从JSON对象添加和删除的功能

Question

我有两个类别“ A”和“ B”。在单击时，类别“ A”的任何按钮将删除按钮，并且必须移至类别“ B”；在单击时，类别“ B”的任何按钮都将按钮添加到类别“ A”，并且必须从类别“ B”移动。

export const LauncherButtons = [
{   
    linked: false,
    type: 'ABC',
    name: 'ReactJs'
},
{   
    linked: false,
    type: 'ABC',
    name: 'VueJS'
},
{   
    linked: true,
    type: 'XYZ',
    name: 'Angular'
},
{   
    linked: true,
    type: 'XYZ',
    name: 'Javascript'
}
];

这是我为类别“ A”渲染的内容。

 { LauncherButtons.map((button,index) => {
                return(
                button.linked === true &&
               <LauncherActionButton 
                text={button.name} 
                onClick = {this.removeAction}/>
                 );
            })}

渲染类别“ B”。

{ LauncherButtons.map((button,index) => {
                  return(
                  button.linked !== true &&
                 <LauncherActionButtonAdd 
                  textAdd={button.name} 
                  onClick = {this.addAction}/>
                   );
                })}

因此，基本上，当我单击类别“ A”（真）的按钮时，它应该移至类别“ B”并变为假，类似地，当我单击类别“ B”的按钮（假）时，应该变为真实并移至类别“ A”。

Answer 1

尝试类似这样的操作：https://codesandbox.io/s/holy-leftpad-hw1oe

我已经布置了两个部分，一个活动部分和一个非活动部分。通过单击按钮，将其移至另一侧。我不知道您的LauncherActionButton组件是什么样子，因此请像一个准系统模板那样考虑。

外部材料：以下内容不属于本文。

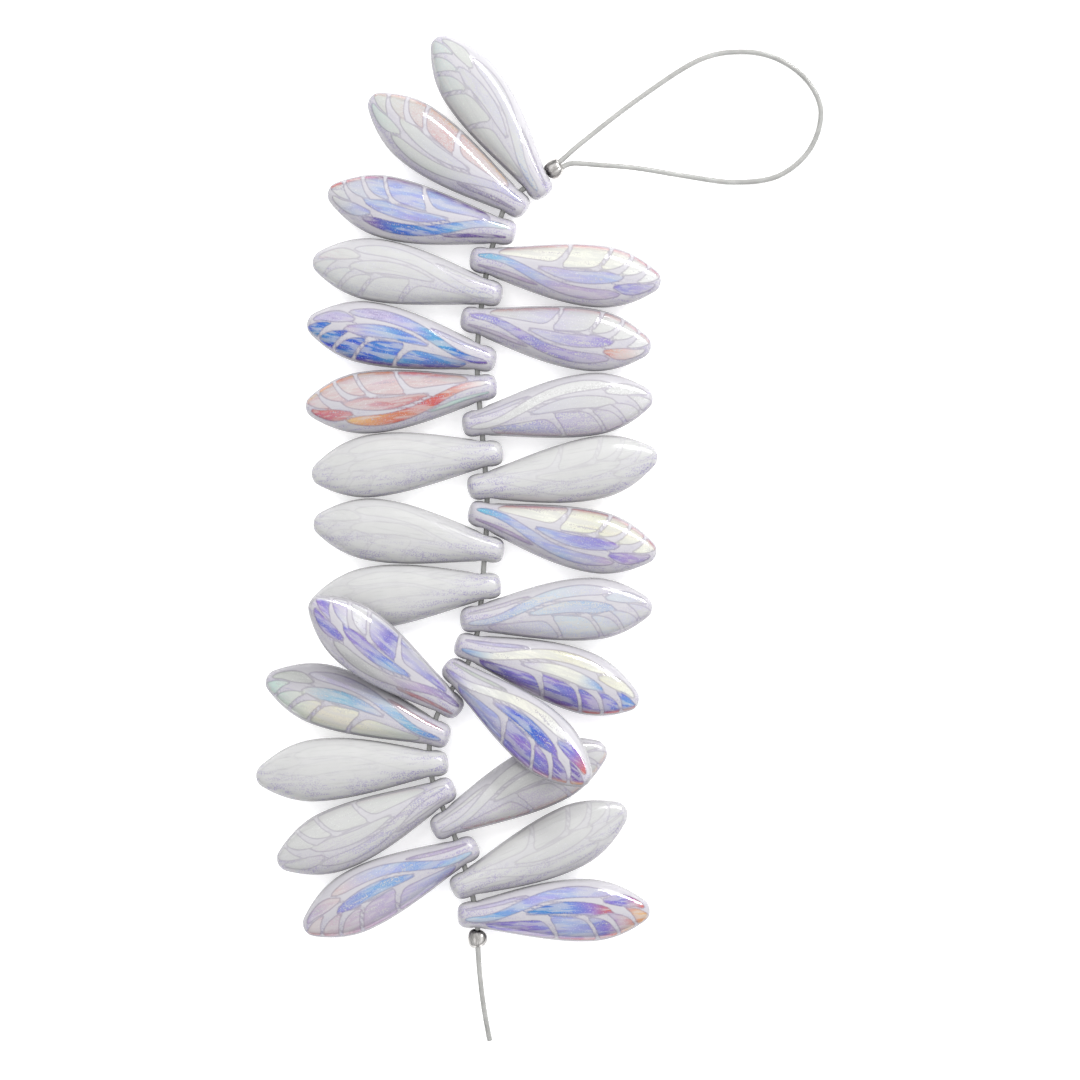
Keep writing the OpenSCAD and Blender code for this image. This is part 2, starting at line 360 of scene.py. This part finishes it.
def ramp(words, t):
    """Colours run through evenly from t 0 to t 1."""
    stops = np.array([COLOUR[w] for w in words.split()])
    at = np.linspace(0, 1, len(stops))
    return np.stack([np.interp(t, at, stops[:, k]) for k in range(3)], 1)


def dustiness(m, lead_is_low):
    """Where worn coating is left as specks: along the edge nearer the tail, and at the root."""
    edge = m["front"] if lead_is_low else m["back"]
    return np.clip(np.clip(1.1 - edge / 2.4, 0, 1) + 0.7 * np.clip(1 - m["f"] / 0.3, 0, 1), 0, 1)


def wing_paint(m, look):
    """The coating's colour at every vertex of a wing."""
    f = m["f"]
    lead = ramp(look.get("lead", "pearl pearl"), (f - 0.2) / 0.75)
    edge = ramp(look.get("edge", "pearl pearl"), (f - 0.2) / 0.75)
    near_edge = np.clip(1 - (m["front"] - MARGIN) / 0.28, 0, 1)[:, None]
    lead = lead * (1 - near_edge) + edge * near_edge
    by_cell = {
        LENS: ramp(look.get("lens", "pearl pearl"), (f - 0.36) / 0.44),
        BAND: ramp(look.get("band", "pearl pearl"), (f - 0.05) / 0.7),
        TIP: ramp(look.get("tip", "pearl pearl"), (f - 0.76) / 0.2),
        STREAK: ramp(look.get("streak", "pearl") + " " + look.get("streak", "pearl"), f),
    }
    paint = lead
    for cell, colours in by_cell.items():
        paint = np.where((m["cell"] == cell)[:, None], colours, paint)
    return paint


# ---------------------------------------------------------------- materials

def new_material(name):
    mat = bpy.data.materials.new(name)
    mat.use_nodes = True
    nodes = mat.node_tree.nodes
    return mat, nodes, mat.node_tree.links, nodes["Principled BSDF"]


def math_node(nodes, links, operation, a, b=None):
    n = nodes.new("ShaderNodeMath")
    n.operation = operation
    for k, value in enumerate([a] if b is None else [a, b]):
        if isinstance(value, (int, float)):
            n.inputs[k].default_value = value
        else:
            links.new(value, n.inputs[k])
    return n.outputs[0]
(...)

import React from "react";
import ReactDOM from "react-dom";

import "./styles.css";

export const LauncherButtons = [
  {
    linked: false,
    type: "ABC",
    name: "ReactJs"
  },
  {
    linked: false,
    type: "ABC",
    name: "VueJS"
  },
  {
    linked: true,
    type: "XYZ",
    name: "Angular"
  },
  {
    linked: true,
    type: "XYZ",
    name: "Javascript"
  }
];

class App extends React.Component {
  state = {
    buttons: LauncherButtons
  };

  createActiveButtons = () => {
    const { buttons } = this.state;
    return buttons
      .filter(button => {
        return button.linked;
      })
      .map(activeButton => {
        return (
          <button onClick={this.handleOnClick} name={activeButton.name}>
            {activeButton.name}
          </button>
        );
      });
  };

  createInactiveButtons = () => {
    const { buttons } = this.state;
    return buttons
      .filter(button => {
        return !button.linked;
      })
      .map(inactiveButton => {
        return (
          <button onClick={this.handleOnClick} name={inactiveButton.name}>
            {inactiveButton.name}
          </button>
        );
      });
  };

  handleOnClick = event => {
    const { buttons } = this.state;
    const { name } = event.target;

    let updatedButtons = buttons.map(button => {
      if (button.name === name) {
        return {
          ...button,
          linked: !button.linked
        };
      } else {
        return button;
      }
    });

    this.setState({
      buttons: updatedButtons
    });
  };

  render() {
    return (
      <div style={{ display: "flex" }}>
        <div style={{ width: "50%", background: "green", height: "300px" }}>
          {this.createActiveButtons()}
        </div>
        <div style={{ width: "50%", background: "red", height: "300px" }}>
          {this.createInactiveButtons()}
        </div>
      </div>
    );
  }
}

Answer 2

使用该项作为参数怎么办？例如：

removeAction(button) {
  // change button however you like
}

// in the render method
{
  LauncherButtons.map((button, index) => {
    return (
      button.linked  &&
      <LauncherActionButton
        text={button.name}
        onClick={() => removeAction(button)}/>
    );
  })
}